The principle of the occurrence of such permanent brain damage may be 2 mechanisms, namely:

  1. inflammatory and bacterial products that are toxic to nerve cells,
  2. cerebral edema itself

Of the permanent neurological symptoms, the following are the most common:

  • facial nerve palsy
  • deafness
  • epilepsy
  • hydrocephalus (build-up of cerebrospinal fluid in the ventricles of the brain)
  • psychomotor retardation
  • dementia 
  • blindness

Prevention

It is possible to protect yourself against purulent meningitis by:

1. Vaccination

Vaccination is the most effective form of prevention against infectious diseases.

It is an active immunisation (i.e. the organism itself actively produces antibodies against the causative agent), which represents long-term but also universal protection, since the vaccine is also effective against other types of meningococci, such as those that do not occur in Slovakia but pose a risk abroad.

We have several vaccines registered in Slovakia.

There are 4 vaccines registered against the invasive disease caused by Neisseria meningitidis (meningococcus).

They can be vaccinated from infancy (depending on the type of vaccine, usually from the age of 2 months) and also in adulthood or at an older age.

An effective prevention is vaccination
An effective prevention is vaccination. Photo source: Getty images.

2. Dietary measures

Listeria monocytogenes, the dangerous causative agent of purulent meningitis, is transmitted to humans from animals either by direct contact (animal husbandry) or by contaminated food.

Meat products (e.g. sausages and other cold cuts) and dairy products must be heated to at least 70 °C before consumption and then kept heated until consumption.

Listeria can grow and spread in the refrigerator.

It can survive even at low temperatures. Therefore, care must be taken when eating even chilled or defrosted foods.

It is ideal to keep these products at temperatures below 5 °C at all times.

Room temperature is not recommended for longer than 2 hours.

The most sensitive group of the population, pregnant women, the elderly and immunocompromised patients, are advised not to consume uncooked meat products and canned or unpasteurised dairy and cheese products at all.

3. Exams during pregnancy

Neonatal meningitis is caused by the passage of infection from the mother to the fetus.

An effective prophylaxis is frequent examination of the mother for the presence of group B streptococci in her organism. With a positive result, antibiotic treatment is appropriate during labour when infection occurs.

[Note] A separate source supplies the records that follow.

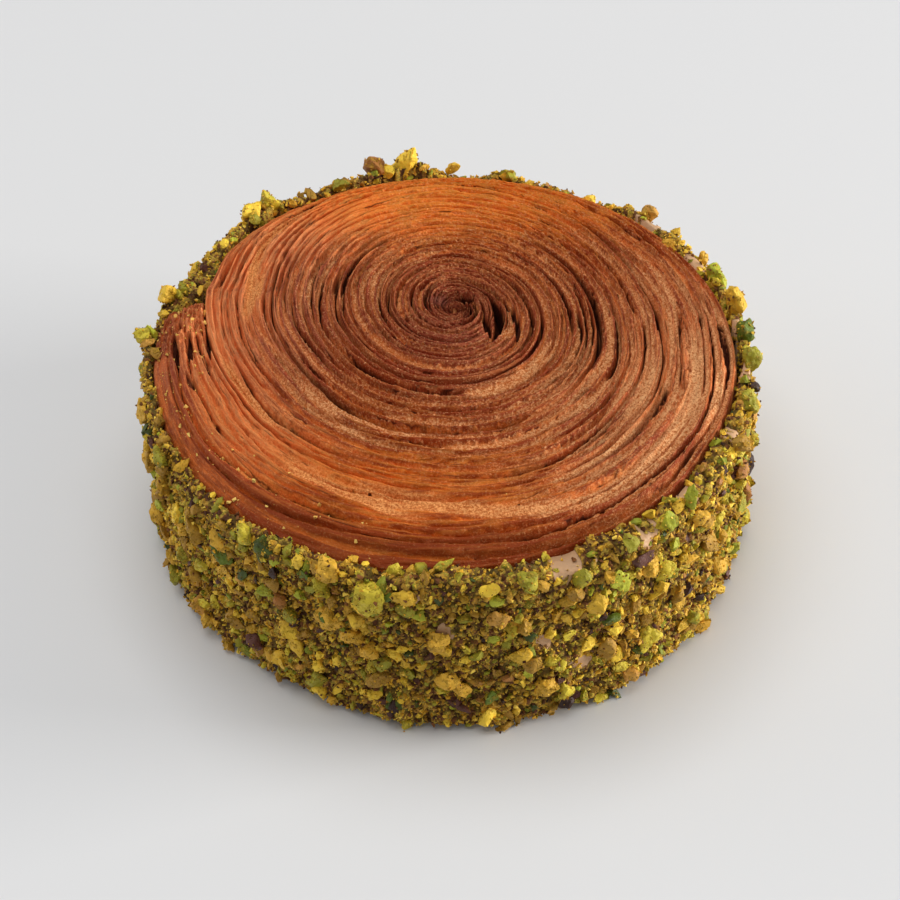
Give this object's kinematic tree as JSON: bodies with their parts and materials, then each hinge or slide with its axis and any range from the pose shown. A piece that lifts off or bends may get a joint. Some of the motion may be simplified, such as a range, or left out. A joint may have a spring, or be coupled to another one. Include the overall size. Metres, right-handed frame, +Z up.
{
  "type": "new york roll",
  "caption": "Round laminated spiral pastry roll with a flat layered top and a side coated in glaze and chopped pistachio.",
  "frame": {"origin": "centre of the flat base", "axes": "+Z up, out of the layered top; the side that faces the viewer is toward -Y, and the strip's loose end is at the left, toward -X"},
  "size_m": [0.107, 0.1091, 0.0405],
  "materials": {
    "baked_crust": "matte baked crust, slightly glossy on the layer edges",
    "pistachio": "matte chopped nuts and crumb in a satin glaze"
  },
  "bodies": {
    "root": {"pastry_coil": "baked_crust", "pistachio_coat": "pistachio"}
  },
  "joints": []
}
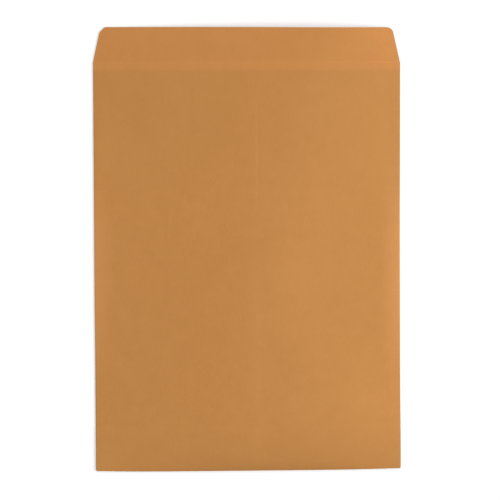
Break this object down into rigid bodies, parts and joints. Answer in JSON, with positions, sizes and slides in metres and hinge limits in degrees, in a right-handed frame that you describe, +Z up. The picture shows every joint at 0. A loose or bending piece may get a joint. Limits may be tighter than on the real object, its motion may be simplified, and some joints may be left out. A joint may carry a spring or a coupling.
{
  "type": "paper envelope",
  "caption": "Large plain kraft-paper envelope opening at the short end, lying on its back with its seal flap opened out flat.",
  "frame": {"origin": "on the floor under the middle of the envelope's outline, flap included", "axes": "+X across the width to the right as the front is read, +Y from the bottom fold to the tip of the opened flap, +Z up out of the front panel"},
  "size_m": [0.2286, 0.3318, 0.0076],
  "materials": {
    "kraft_paper": "uncoated, matt, machine-finished kraft"
  },
  "bodies": {
    "root": {"envelope": "kraft_paper"}
  },
  "joints": []
}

4. Protect the relatives of and the medical staff treating a person with purulent meningitis

If the causative agent of meningitis is Neisseria meningitidis, isolation of the patient from other patients and prophylactic antibiotic treatment of all loved ones and family members who have come into contact with the person is necessary.

Medical personnel who normally treat such a patient are not immediately at risk. However, if there is a risk of contact, such as splashing with infected blood or other fluid, cardiac massage or mouth-to-mouth breathing, prophylaxis is also needed for these persons.

Antibiotic treatment is administered, namely V-penicillin for one week.